Likewise, in the chess example, I expect that if GPT-5 is better at chess than GPT-4, that will look like “an inattentive and drunk super-grandmaster, with absolutely incredible intuition about the relative strength of board-states, but difficulty with stuff like combinations (but possibly with the ability to steer the game-state away from the board states it has trouble with, if it knows it has trouble in those sorts of situations)”. If it makes the sorts of moves that human grandmasters play when they are playing deliberately, and the resulting play is about as strong as those grandmasters, I think that would show a qualitatively new capability.
Also, my model isn’t “GPT’s cognition is human-like”. It is “GPT is doing the same sort of thing humans do when they make intuitive snap judgements”. In many cases it is doing that thing far far better than any human can. If GPT-5 comes out, and it can natively do tasks like debugging a new complex system by developing and using a gears-level model of that system, I think that would falsify my model.

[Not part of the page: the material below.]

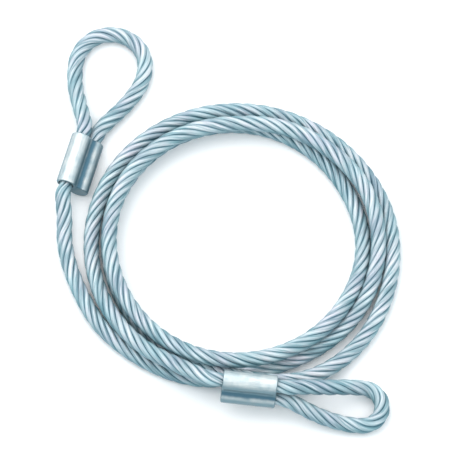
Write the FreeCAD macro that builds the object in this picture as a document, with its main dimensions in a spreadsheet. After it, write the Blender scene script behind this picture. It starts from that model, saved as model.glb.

Also also it’s important to remember that “GPT-5 won’t be able to do that sort of thing natively” does not mean “and therefore there is no way for it to do that sort of thing, given that it has access to tools”. One obvious way for GPT-4 to succeed at the “predict the output of running Python code” is to give it the ability to execute Python code and read the output. The system of “GPT-4 + Python interpreter” does indeed perform a fundamentally, qualitatively different type of cognition that “GPT-4 alone”. But “it requires a fundamentally different type of cognition” does not actually mean “the task is not achievable by known means”.
Also also also.,I mostly care about this model because it suggests interesting things to do on the mechanistic interpretability front. Which I am currently in the process of learning how to do. My personal suspicion is that the bags of tensors are not actually inscrutable, and that looking at these kinds of mistakes would make some of the failure modes of transformers no-longer-mysterious.